### Aim
Your task is to reproduce word for word the lines running from the line containing "opens in turn." to the line containing "cad_parts[node].hide_render = cad_parts[node].hide_viewport", inclusive. Nothing else belongs in the answer.

◆ ◆ ◆ ◆

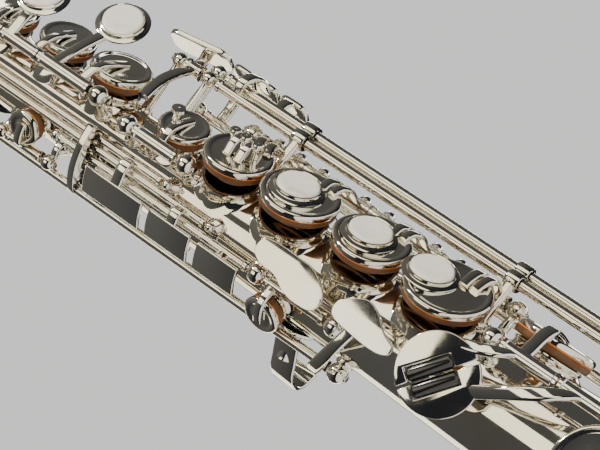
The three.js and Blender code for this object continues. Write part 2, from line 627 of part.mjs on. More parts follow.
// Left hand table: three touches at the top of long tubes that run down to the bell keys.
buildKey('low_b_key', LINES.lowB, [
  cup(HOLES.lowB, false), pivotRod(LINES.lowB, 125.2, 383.4, LONG_TUBE_RADIUS),
  cupArm(HOLES.lowB, LINES.lowB, 134, 5),
], { restTurn: openTurn(HOLES.lowB, LINES.lowB, OPENING.lowB), placed: [
  strap([polar(33, -50, 377), polar(38.5, -47.6, 376), polar(42.4, -56, 375),
    polar(42.8, -66, 374)], 4, 2),
  plate(roundedRectangle(13, 9, 3), 1.8, polar(42, -70, 374), -70),
] });
buildKey('low_b_flat_key', LINES.lowBFlat, [
  cup(HOLES.lowBFlat, false), pivotRod(LINES.lowBFlat, 85.8, 383.4, LONG_TUBE_RADIUS),
  cupArm(HOLES.lowBFlat, LINES.lowBFlat, 93, 5),
], { restTurn: openTurn(HOLES.lowBFlat, LINES.lowBFlat, OPENING.lowB), placed: [
  strap([polar(36.7, -55, 363), polar(41, -58, 363), polar(42.6, -67, 363)], 4, 2),
  plate(roundedRectangle(13, 11, 3), 1.8, polar(42, -70, 363), -70),
] });
buildKey('low_c_sharp_key', LINES.lowCSharp, [
  cup(HOLES.lowCSharp, false), pivotRod(LINES.lowCSharp, 162.4, 389.2, LONG_TUBE_RADIUS),
  cupArm(HOLES.lowCSharp, LINES.lowCSharp, 167, 4),
  strap([polar(29, -85, 384), polar(35, -80, 384), polar(41.6, -70, 384)], 4, 2),
  plate(roundedRectangle(13, 8.4, 3), 1.8, polar(42, -70, 384), -70),
]);

// Right hand little finger: one round touch split between E flat and low C, with two rollers.
const PINKY_CENTRE = polar(27.1, 48.5, 258.2);
const PINKY_FACE = 54;            // angle round the tube that the touch faces
const PINKY_RADIUS = 12.8;
const ROLLER_SLOPE = -40.5;
const ROLLER_WINDOW = { left: -9, right: 5.8, above: 4.9, below: -4.9 };
const ROLLER_SPREAD = { eFlat: 2.5, lowC: -2.5 };
const PINKY_TILT = 12;
const PINKY_SPLIT = 0.5;          // half of the gap that lets either key turn alone

/** Half of the round touch, above or below its split, with a window for its roller. */
function pinkyTouch(half) {
  const split = PINKY_SPLIT * half;
  const edge = half > 0 ? ROLLER_WINDOW.above : ROLLER_WINDOW.below;
  const start = Math.asin(split / PINKY_RADIUS);
  const outline = new THREE.Shape();
  outline.moveTo(ROLLER_WINDOW.left, split);
  outline.lineTo(-Math.cos(start) * PINKY_RADIUS, split);
  outline.absarc(0, 0, PINKY_RADIUS, Math.PI - start, start, half > 0);
  outline.lineTo(ROLLER_WINDOW.right, split);
  outline.lineTo(ROLLER_WINDOW.right, edge);
  outline.lineTo(ROLLER_WINDOW.left, edge);
  const geometry = new THREE.ExtrudeGeometry(outline, {
    depth: 1.8, bevelEnabled: false, curveSegments: 9,
  });
  geometry.rotateZ(radians(ROLLER_SLOPE)).translate(0, 0, -0.9);
  return solid(geometry.applyMatrix4(pinkyFrame()));
}

/** Frame of the round touch: across the tube, up it and out of its face. */
function pinkyFrame() {
  const out = outward(PINKY_FACE);
  const face = out.clone().multiplyScalar(Math.cos(radians(PINKY_TILT)))
    .addScaledVector(UP, -Math.sin(radians(PINKY_TILT)));
  const across = new THREE.Vector3().crossVectors(UP, face).normalize();
  const upward = new THREE.Vector3().crossVectors(face, across);
  return new THREE.Matrix4().makeBasis(across, upward, face).setPosition(PINKY_CENTRE);
}

/** Point in the round touch's frame, with its first axis along the rollers. */
const onPinky = (along, above, out) => new THREE.Vector3(along, above, out)
  .applyAxisAngle(UP, radians(ROLLER_SLOPE)).applyMatrix4(pinkyFrame());

/** Roller in the window of the round touch. */
function roller(offset) {
  const from = onPinky(ROLLER_WINDOW.left + GAP, offset, -0.5);
  const to = onPinky(ROLLER_WINDOW.right - GAP, offset, -0.5);
  return rodBetween(from, to, 1.9, 12);
}

const pinkyLine = LINES.pinky;
buildKey('e_flat_key', pinkyLine, [
  cup(HOLES.eFlat, false), pivotRod(pinkyLine, 228.8, 248.6, TUBE_RADIUS),
  cupArm(HOLES.eFlat, pinkyLine, 242, 4.4),
  strap([polar(27, 10, 244), polar(29.5, 17, 246), polar(29.8, 23, 251.5),
    onPinky(9.6, 6, -0.4)], 4, 2),
  pinkyTouch(1),
]);
addPart('e_flat_roller', roller(ROLLER_SPREAD.eFlat), ebonite());
buildKey('low_c_key', pinkyLine, [
  cup(HOLES.lowC, false), pivotRod(pinkyLine, 189.6, 228, TUBE_RADIUS),
  cupArm(HOLES.lowC, pinkyLine, 203, 5),
], { restTurn: openTurn(HOLES.lowC, pinkyLine, OPENING.lowC), placed: [
  strap([polar(27, 10, 221), polar(30, 17, 223), polar(30.6, 29, 232),
    onPinky(7, -7.5, -0.4)], 4.4, 2),
  pinkyTouch(-1),
] });
addPart('low_c_roller', roller(ROLLER_SPREAD.lowC), ebonite());

// Side plates under the right hand's first joints.
const TRILL_OUTLINE = [[0.3, 12.6], [4.6, 12], [5.8, 8], [5.7, -1], [5.2, -6.5], [1.5, -12.1],
  [-2, -14], [-5.6, -12.4], [-6.4, -7], [-5.6, -2], [-2.8, 3.4], [-2.3, 9]];
const HIGH_F_SHARP_OUTLINE = [[-2.4, 9.8], [1.4, 10.3], [4.8, 6.5], [6.8, 2.3], [5.6, -1.8],
  [1.6, -6.6], [-0.6, -11.4], [-3, -11.8], [-4.7, -8.8], [-4.4, 2]];
const trillLine = LINES.trill;
buildKey('f_sharp_trill_key', trillLine, [
  cup(HOLES.trill, false), pivotRod(trillLine, 300.6, 323.4, 1.7),
  strap([polar(19.6, 70, 320), polar(24, 82, 320), polar(24.6, 92, 320),
    polar(24.4, 100, 320)], 3, 1.6),
  strap([polar(19.6, 70, 312), polar(22.6, 64, 313), polar(24.3, 56, 314)], 4, 1.8),
  plate(smoothOutline(TRILL_OUTLINE, 22), 1.4, polar(24.6, 50, 315.5), 50, 4),
]);
const highLine = LINES.highFSharp;
buildKey('high_f_sharp_key', highLine, [
  cup(HOLES.highFSharp, false), pivotRod(highLine, 297, 565.4, 1.6),
  cupArm(HOLES.highFSharp, highLine, 561, 3),
  strap([polar(20.6, 125, 299.4), polar(24.6, 110, 298), polar(26.4, 84, 293),
    polar(25.6, 54, 288)], 4, 1.8),
  plate(smoothOutline(HIGH_F_SHARP_OUTLINE, 20), 1.4, polar(26, 49.4, 286), 50, 4),
]);

// Side keys: curved touches for the right palm, rods up the body and cups at their tops.
const TILE_PHI = [72, 98];
const SIDE_TOUCHES = {
  side_e_key: { line: LINES.sideE, bottom: 371, top: 394.6, rodTop: 539.8 },
  side_c_lever: { line: LINES.sideC, bottom: 351, top: 368, rodTop: 465.6 },
  side_b_flat_lever: { line: LINES.sideBFlat, bottom: 331.8, top: 348, rodTop: 409.8 },
};
for (const [name, { line, bottom, top, rodTop }] of Object.entries(SIDE_TOUCHES)) {
  const outline = new THREE.Shape();
  outline.absarc(0, 0, 23.2, radians(TILE_PHI[0]), radians(TILE_PHI[1]), false);
  outline.absarc(0, 0, 21.8, radians(TILE_PHI[1]), radians(TILE_PHI[0]), true);
  const shell = new THREE.ExtrudeGeometry(outline, {
    depth: top - bottom, bevelEnabled: false, curveSegments: 4,
  });
  shell.scale(1, -1, 1).rotateZ(radians(-90)).translate(0, 0, bottom);
  const armAt = (bottom + top) / 2;
  const pieces = [
    solid(shell), pivotRod(line, bottom - 0.4, rodTop, 1.3),
    strap([polar(line.rho, line.phi, armAt), polar(21.3, line.phi + 2, armAt),
      polar(22.4, 74, armAt)], 4, 1.4, UP, 4),
  ];
  if (name === 'side_e_key') {
    pieces.push(cup(HOLES.sideE, false), cupArm(HOLES.sideE, line, 536, 3));
  } else {
    pieces.push(strap([polar(18.3, line.phi, rodTop - 2), polar(21.4, line.phi + 5, rodTop - 2),
      polar(22.4, 84, rodTop - 2)], 2.6, 1.4, UP, 4));
  }
  buildKey(name, line, pieces);
}

const SIDE_CUPS = {
  side_b_flat_key: { hole: HOLES.sideBFlat, tube: [416.2, 430.8] },
  side_c_key: { hole: HOLES.sideC, tube: [470.8, 484.2] },
};
for (const [name, { hole, tube }] of Object.entries(SIDE_CUPS)) {
  buildKey(name, LINES.sideCups, [
    cup(hole, false), pivotRod(LINES.sideCups, ...tube, 1.6),
    cupArm(hole, LINES.sideCups, hole.z, 3),
  ]);
}

// Palm keys rock on short rods high on the left side.
const PALM_KEYS = {
  palm_d_key: { hole: HOLES.palmD, tube: [488.4, 506.6], touch: 493 },
  palm_e_flat_key: { hole: HOLES.palmEFlat, tube: [514.2, 525.2], touch: 517 },
  palm_f_key: { hole: HOLES.palmF, tube: [532.8, 552.2], touch: 538 },
};
for (const [name, { hole, tube, touch }] of Object.entries(PALM_KEYS)) {
  const line = LINES.palm;
  buildKey(name, line, [
    cup(hole, false), pivotRod(line, ...tube, 1.7),
    cupArm(hole, line, Math.min(hole.z, tube[1] - 2), 3),
    strap([polar(19, -80, touch), polar(22.4, -88, touch), polar(24.4, -102, touch)], 4, 1.8),
    plate(roundedRectangle(11, 17, 5), 2.2, polar(24, -108, touch), -112),
  ]);
}

// Octave mechanism on the back: a thumb lever and the two pip keys that it opens in turn.
const octaveLine = LINES.octave;
buildKey('octave_lever', octaveLine, [
  pivotRod(octaveLine, 466.2, 498, 1.7),
  strap([polar(17, -150, 478), polar(19, -160, 478), polar(19.6, -174, 478)], 6, 1.8),
  plate(roundedRectangle(12, 15, 5), 1.8, polar(19, -178, 478), 180),
  strap([polar(17, -150, 494), polar(20, -141, 494), polar(21, -134, 494)], 3, 1.6),
]);
const PIP_KEYS = {
  octave_key_lower: { pip: OCTAVE_PIPS.lower, tube: [505.4, 527.8] },
  octave_key_upper: { pip: OCTAVE_PIPS.upper, tube: [535.4, 574.4] },
};
for (const [name, { pip, tube }] of Object.entries(PIP_KEYS)) {
  const padSeat = tubeRadius(pip.z) + PIP_HEIGHT + GAP;
  buildKey(name, octaveLine, [
    disc(3, 0, 2.6, 10, polar(padSeat, pip.phi, pip.z), outward(pip.phi)),
    pivotRod(octaveLine, ...tube, 1.7),
    strap([polar(17, -150, pip.z), polar(17.6, -165, pip.z),
      polar(padSeat + 2.6, pip.phi, pip.z)], 3, 1.6),
  ]);
}

export default group;
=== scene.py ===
"""A straight soprano saxophone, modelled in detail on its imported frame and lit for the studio.

Lengths are millimetres while a piece is being made, and each finished piece is scaled to metres.
An angle round the tube is in degrees from the front (-Y) and grows towards the player's right.
"""

import logging
import math
from dataclasses import dataclass, field
from enum import Enum

import bpy
from mathutils import Matrix, Vector


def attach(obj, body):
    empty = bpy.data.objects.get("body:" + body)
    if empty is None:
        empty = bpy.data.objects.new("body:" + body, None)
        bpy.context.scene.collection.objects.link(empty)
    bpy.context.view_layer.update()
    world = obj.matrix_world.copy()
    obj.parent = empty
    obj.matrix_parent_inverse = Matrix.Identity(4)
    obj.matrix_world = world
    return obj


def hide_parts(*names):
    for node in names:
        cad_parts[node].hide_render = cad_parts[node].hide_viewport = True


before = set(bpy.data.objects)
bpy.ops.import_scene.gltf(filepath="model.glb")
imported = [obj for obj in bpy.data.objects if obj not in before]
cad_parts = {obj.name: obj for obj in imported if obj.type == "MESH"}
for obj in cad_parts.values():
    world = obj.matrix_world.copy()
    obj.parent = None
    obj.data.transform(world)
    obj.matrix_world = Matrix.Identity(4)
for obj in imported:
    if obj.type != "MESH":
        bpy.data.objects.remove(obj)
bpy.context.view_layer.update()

log = logging.getLogger("saxophone")

MILLIMETRE = 0.001
UP = Vector((0.0, 0.0, 1.0))

# ------------------------------------------------------------------ the instrument's own sizes

CONE_SLOPE = 0.0305
NECK_END = 650.0
NECK_END_RADIUS = 5.3
BELL_JOINT = 74.0
BODY_TOP = 592.0
BELL_RADIUS = 47.5
WALL = 0.8
RIM_HEIGHT = 2.8
GAP = 0.3
CUP_TOP = 5.4
PEARL_RADIUS = 6.7
ROD_RADIUS = 1.2
TUBE_BORE = 1.6
STACK_TUBE_RADIUS = 2.3
SHORT_TUBE_RADIUS = 1.7
CUP_TUBE_RADIUS = 1.6
SIDE_ROD_RADIUS = 1.3
POST_BALL = 3.4
SMALL_POST_BALL = 2.6
SLIM_POST_BALL = 1.7
PIP_ANGLE = 178.0
PIP_REACH = 4.0
PIP_HEIGHTS = (514.0, 570.0)
LEFT_TOUCH_REACH = 42.0
LEFT_TOUCH_ANGLE = -70.0


@dataclass(frozen=True)
class HingeLine:
    """A line parallel to the tube's axis that keys turn on."""

    phi: float
    rho: float


class Line(Enum):
    """Every hinge line on the body."""

    LOWER_STACK = HingeLine(-60, 26.5)
    UPPER_STACK = HingeLine(21, 23)
    G_SHARP = HingeLine(27, 22.5)
    LOW_B = HingeLine(-50, 32.9)
    LOW_B_FLAT = HingeLine(-55, 36.7)
    LOW_C_SHARP = HingeLine(-85, 29)
    LITTLE_FINGER = HingeLine(10, 27)
    TRILL = HingeLine(70, 19)
    HIGH_F_SHARP = HingeLine(125, 20)
    SIDE_E = HingeLine(50, 18.3)
    SIDE_C = HingeLine(60, 18.3)
    SIDE_B_FLAT = HingeLine(72, 18.3)
    SIDE_CUPS = HingeLine(109, 19.5)
    PALM = HingeLine(-80, 19)
    OCTAVE = HingeLine(-150, 17)


SLIM_LINES = (Line.SIDE_E, Line.SIDE_C, Line.SIDE_B_FLAT)
SMALL_LINES = (Line.SIDE_CUPS, Line.LOW_B, Line.LOW_B_FLAT)


def post_ball(line: Line) -> float:
    """Radius of the ball heads of the posts on a hinge line."""
    ball = SMALL_POST_BALL if line in SMALL_LINES else POST_BALL
    return SLIM_POST_BALL if line in SLIM_LINES else ball


@dataclass(frozen=True)
class ToneHole:
    """A tone hole and the cup that closes it."""

    z: float
    phi: float
    hole: float
    cup: float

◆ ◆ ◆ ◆

### Correct result
// Octave mechanism on the back: a thumb lever and the two pip keys that it opens in turn.
const octaveLine = LINES.octave;
buildKey('octave_lever', octaveLine, [
  pivotRod(octaveLine, 466.2, 498, 1.7),
  strap([polar(17, -150, 478), polar(19, -160, 478), polar(19.6, -174, 478)], 6, 1.8),
  plate(roundedRectangle(12, 15, 5), 1.8, polar(19, -178, 478), 180),
  strap([polar(17, -150, 494), polar(20, -141, 494), polar(21, -134, 494)], 3, 1.6),
]);
const PIP_KEYS = {
  octave_key_lower: { pip: OCTAVE_PIPS.lower, tube: [505.4, 527.8] },
  octave_key_upper: { pip: OCTAVE_PIPS.upper, tube: [535.4, 574.4] },
};
for (const [name, { pip, tube }] of Object.entries(PIP_KEYS)) {
  const padSeat = tubeRadius(pip.z) + PIP_HEIGHT + GAP;
  buildKey(name, octaveLine, [
    disc(3, 0, 2.6, 10, polar(padSeat, pip.phi, pip.z), outward(pip.phi)),
    pivotRod(octaveLine, ...tube, 1.7),
    strap([polar(17, -150, pip.z), polar(17.6, -165, pip.z),
      polar(padSeat + 2.6, pip.phi, pip.z)], 3, 1.6),
  ]);
}

export default group;
=== scene.py ===
"""A straight soprano saxophone, modelled in detail on its imported frame and lit for the studio.

Lengths are millimetres while a piece is being made, and each finished piece is scaled to metres.
An angle round the tube is in degrees from the front (-Y) and grows towards the player's right.
"""

import logging
import math
from dataclasses import dataclass, field
from enum import Enum

import bpy
from mathutils import Matrix, Vector


def attach(obj, body):
    empty = bpy.data.objects.get("body:" + body)
    if empty is None:
        empty = bpy.data.objects.new("body:" + body, None)
        bpy.context.scene.collection.objects.link(empty)
    bpy.context.view_layer.update()
    world = obj.matrix_world.copy()
    obj.parent = empty
    obj.matrix_parent_inverse = Matrix.Identity(4)
    obj.matrix_world = world
    return obj


def hide_parts(*names):
    for node in names:
        cad_parts[node].hide_render = cad_parts[node].hide_viewport = True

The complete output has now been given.